Exercise instructions = Copy exactly the lines of the material below that run from the one containing "obj.matrix_world = world" through the one containing "obj.matrix_world = Matrix.Identity(4)". Copy no other lines.

● ● ● ●

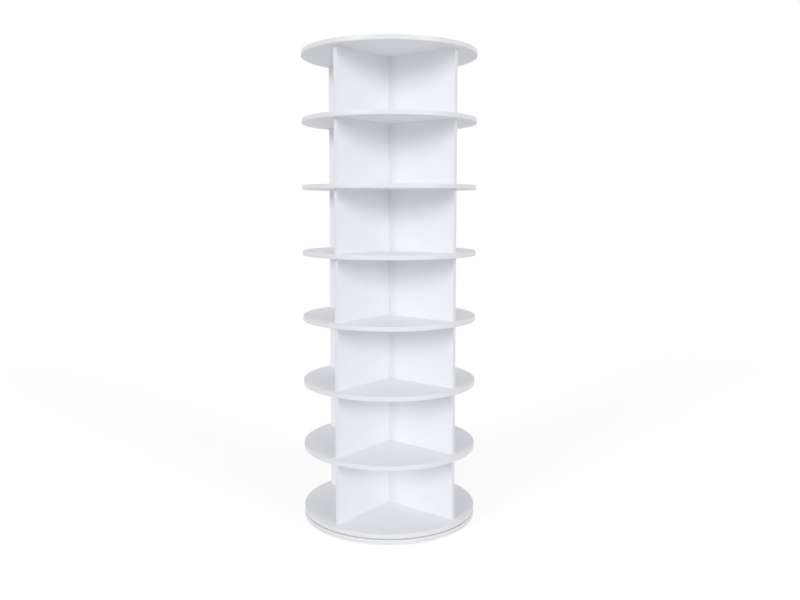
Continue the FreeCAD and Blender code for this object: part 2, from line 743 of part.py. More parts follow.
def make_short_divider(tier, side, angle):
    """A divider from the long one out to one side, turned by an angle about the axis."""
    body = new_body(f"tier_{tier + 1}_{side}_divider", tier_floor(tier))
    outline = new_sketch(body, "XY_Plane", f"{body.Name}_outline")
    add_rectangle(outline, f"-{HALF_DIVIDER}", HALF_DIVIDER, HALF_DIVIDER, PANEL_END)
    pad(body, outline, f"{body.Name}_panel", "Dims.tier_height")
    divider_edge_holes(body, tier,
                       [("0", "Dims.screw_hub_distance"), ("0", OUTER_SCREW)],
                       [("0", "Dims.dowel_hub_distance"), ("0", OUTER_DOWEL)])
    cross_dowel_holes(body, HALF_DIVIDER, CROSS_DOWEL_DEPTH)
    body.Placement.Rotation = FreeCAD.Rotation(FreeCAD.Vector(0, 0, 1), angle)
    doc.recompute()


def make_dividers():
    """The crossed dividers of every tier."""
    for tier in range(int(value("Dims.tier_count"))):
        make_long_divider(tier)
        make_short_divider(tier, "rear", 0)
        make_short_divider(tier, "front", 180)


def make_divider_end_bands():
    """Plastic strips on the outer ends of all dividers."""
    body = new_body("divider_end_bands", tier_floor(0), group=True)
    outline = new_sketch(body, "XY_Plane", "end_band_outline")
    add_rectangle(outline, PANEL_END, ARM, f"-{HALF_DIVIDER}", HALF_DIVIDER)
    strip = pad(body, outline, "end_band", "Dims.tier_height")
    arm_pattern(body, [strip], "end_bands", tiers="Dims.tier_count")


# --------------------------------------------------------------------- fasteners

def hexagon_socket(body, name, mouth, upward):
    """A hexagon socket in a screw head; mouth is the height at which it starts."""
    half = "(Dims.socket_width / 2)"
    corner = "(Dims.socket_width / sqrt(3))"
    shoulder = f"({corner} / 2)"
    outline = new_sketch(body, "XY_Plane", f"{name}_outline",
                         ("Dims.screw_hub_distance", "0", mouth))
    add_outline(outline, [
        (corner, "0"),
        (shoulder, half),
        (f"-{shoulder}", half),
        (f"-{corner}", "0"),
        (f"-{shoulder}", f"-{half}"),
        (shoulder, f"-{half}"),
    ])
    return pocket(body, outline, name, "Dims.socket_depth", upward)


def screw_set(label, height, point, upward, tiers=None):
    """Connector screws on the four arms; point turns a depth in the board into a height."""
    body = new_body(label, height, group=True)
    section = new_sketch(body, "XZ_Plane", f"{label}_section",
                         ("Dims.screw_hub_distance", "0", "0"))
    add_outline(section, screw_profile(point))
    revolve(body, section, f"{label}_shank")
    hexagon_socket(body, f"{label}_socket", point("Dims.screw_head_recess"), upward)
    arm_pattern(body, [], f"{label}_set", tiers=tiers,
                row_length=f"{OUTER_SCREW} - Dims.screw_hub_distance")


def make_shelf_screws():
    """Screws up through the lowest disc, and down through every disc above it."""
    screw_set("lowest_shelf_screws", shelf_bottom(0), up, upward=True)
    screw_set("shelf_screws", tier_floor(1), down, upward=False, tiers="Dims.tier_count")


def make_screw_caps():
    """Plastic caps in the sockets of the screws in the top disc."""
    body = new_body("screw_caps", tier_floor("Dims.tier_count"), group=True)
    radius = "Dims.cap_diameter / 2"
    stem_radius = "Dims.cap_stem_diameter / 2"
    stem_end = down("Dims.screw_head_recess + Dims.cap_stem_length")
    section = new_sketch(body, "XZ_Plane", "cap_section",
                         ("Dims.screw_hub_distance", "0", "0"))
    add_outline(section, [
        ("0", "Dims.cap_height"),
        (f"{radius} - Dims.cap_bevel", "Dims.cap_height"),
        (radius, "Dims.cap_height - Dims.cap_bevel"),
        (radius, "0"),
        (stem_radius, "0"),
        (stem_radius, stem_end),
        ("0", stem_end),
    ])
    cap = revolve(body, section, "cap")
    arm_pattern(body, [cap], "caps", row_length=f"{OUTER_SCREW} - Dims.screw_hub_distance")


def dowel_profile(start, end):
    """Half section of a dowel between two heights, with beveled ends."""
    radius = "Dims.dowel_diameter / 2"
    return [
        ("0", start),
        (f"{radius} - Dims.dowel_bevel", start),
        (radius, f"{start} + Dims.dowel_bevel"),
        (radius, f"{end} - Dims.dowel_bevel"),
        (f"{radius} - Dims.dowel_bevel", end),
        ("0", end),
    ]


def make_shelf_dowels():
    """Dowels that stand in each disc and hold the dividers on it in place."""
    body = new_body("shelf_dowels", tier_floor(0), group=True)
    section = new_sketch(body, "XZ_Plane", "dowel_section",
                         ("Dims.dowel_hub_distance", "0", "0"))
    add_outline(section, dowel_profile("-Dims.dowel_depth",
                                       "(Dims.dowel_length - Dims.dowel_depth)"))
    dowel = revolve(body, section, "dowel")
    arm_pattern(body, [dowel], "dowels", row_length=f"{OUTER_DOWEL} - Dims.dowel_hub_distance",
                tiers="Dims.tier_count")


def make_cross_dowels():
    """Dowels through each long divider into the two short ones."""
    body = new_body("cross_dowels", tier_floor(0), group=True)
    section = new_sketch(body, "YZ_Plane", "cross_dowel_section")
    radius = "Dims.dowel_diameter / 2"
    half = "Dims.cross_dowel_length / 2"
    middle = "Dims.cross_dowel_inset"
    flank = f"{half} - Dims.dowel_bevel"
    add_outline(section, [
        (f"-({half})", middle),
        (half, middle),
        (half, f"{middle} + {radius} - Dims.dowel_bevel"),
        (flank, f"{middle} + {radius}"),
        (f"-({flank})", f"{middle} + {radius}"),
        (f"-({half})", f"{middle} + {radius} - Dims.dowel_bevel"),
    ])
    dowel = body.newObject("PartDesign::Revolution", "cross_dowel")
    dowel.Profile = section
    dowel.ReferenceAxis = (section, ["Edge1"])
    dowel.Angle = FULL_TURN
    pair = "Dims.tier_height - 2 * Dims.cross_dowel_inset"
    pattern = body.newObject("PartDesign::MultiTransform", "cross_dowel_set")
    pattern.Originals = [dowel]
    pattern.Transformations = [
        linear(body, "Z_Axis", pair, "2"),
        linear(body, "Z_Axis", f"(Dims.tier_count - 1) * {PITCH}", "Dims.tier_count"),
    ]
    body.Tip = pattern
    doc.recompute()


# ------------------------------------------------------------ checks and export

def check_document():
    """Stop if any object failed or any piece's shape is empty or not valid."""
    for item in doc.Objects:
        if "Invalid" in item.State or "Error" in item.State:
            raise RuntimeError(f"{item.Label} failed: {item.State}")
    for body in bodies:
        shape = body.Shape
        if shape.isNull() or not shape.isValid() or not shape.Solids:
            raise RuntimeError(f"{body.Label} has no valid shape")


def export_pieces():
    """Write each piece to a STEP file named after it."""
    os.makedirs("parts", exist_ok=True)
    for body in bodies:
        body.Shape.exportStep(f"parts/{body.Label}.step")
        box = body.Shape.BoundBox
        print(f"{body.Label:28s} {len(body.Shape.Solids):3d} solids "
              f"z {box.ZMin:8.2f} .. {box.ZMax:8.2f}")


make_base_disc()
make_glides()
make_lower_plate()
make_upper_plate()
make_turntable_screws()
make_balls()
make_cage()
make_shelves()
make_dividers()
make_divider_end_bands()
make_shelf_screws()
make_screw_caps()
make_shelf_dowels()
make_cross_dowels()
doc.recompute()
check_document()
export_pieces()
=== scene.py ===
import logging
import math
from collections.abc import Mapping, Sequence
from dataclasses import dataclass
from enum import Enum
from functools import partialmethod
from typing import Any, ClassVar

import bpy
import numpy as np
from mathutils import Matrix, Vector


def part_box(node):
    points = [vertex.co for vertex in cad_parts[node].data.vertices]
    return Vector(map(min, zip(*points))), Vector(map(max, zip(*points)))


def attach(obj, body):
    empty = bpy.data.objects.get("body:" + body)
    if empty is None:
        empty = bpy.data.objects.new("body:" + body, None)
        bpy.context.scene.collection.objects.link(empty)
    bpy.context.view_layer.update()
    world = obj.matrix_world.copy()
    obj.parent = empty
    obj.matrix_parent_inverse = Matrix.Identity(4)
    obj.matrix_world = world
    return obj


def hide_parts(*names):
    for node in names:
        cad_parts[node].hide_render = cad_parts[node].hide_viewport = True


# Rotating shoe tower: the looks of every piece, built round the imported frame.
# Lengths are in metres and angles in degrees, unless a name says otherwise.

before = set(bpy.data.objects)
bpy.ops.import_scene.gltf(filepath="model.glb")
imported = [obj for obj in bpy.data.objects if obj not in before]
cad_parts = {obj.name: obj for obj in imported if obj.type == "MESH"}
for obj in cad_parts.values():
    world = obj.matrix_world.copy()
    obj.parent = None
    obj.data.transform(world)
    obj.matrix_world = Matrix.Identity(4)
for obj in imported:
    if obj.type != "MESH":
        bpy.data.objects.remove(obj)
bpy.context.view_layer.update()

log = logging.getLogger("shoe_tower")

Pair = tuple[float, float]
Colour = tuple[float, float, float]
Stops = tuple[tuple[float, Colour], ...]
FULL_TURN = 360.0
ARMS = np.radians([0.0, 90.0, 180.0, 270.0])
SEED = 41


class Axis(Enum):
    """An axis of the frame, by its place in a point."""

    X = 0
    Y = 1
    Z = 2


class BandRun(Enum):
    """Which way an edge band runs: round a disc, or up the end of a divider."""

    ROUND = "round"
    UPRIGHT = "upright"


# ---- surfaces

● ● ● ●

Task answer =
    obj.matrix_world = world
    return obj


def hide_parts(*names):
    for node in names:
        cad_parts[node].hide_render = cad_parts[node].hide_viewport = True


# Rotating shoe tower: the looks of every piece, built round the imported frame.
# Lengths are in metres and angles in degrees, unless a name says otherwise.

before = set(bpy.data.objects)
bpy.ops.import_scene.gltf(filepath="model.glb")
imported = [obj for obj in bpy.data.objects if obj not in before]
cad_parts = {obj.name: obj for obj in imported if obj.type == "MESH"}
for obj in cad_parts.values():
    world = obj.matrix_world.copy()
    obj.parent = None
    obj.data.transform(world)
    obj.matrix_world = Matrix.Identity(4)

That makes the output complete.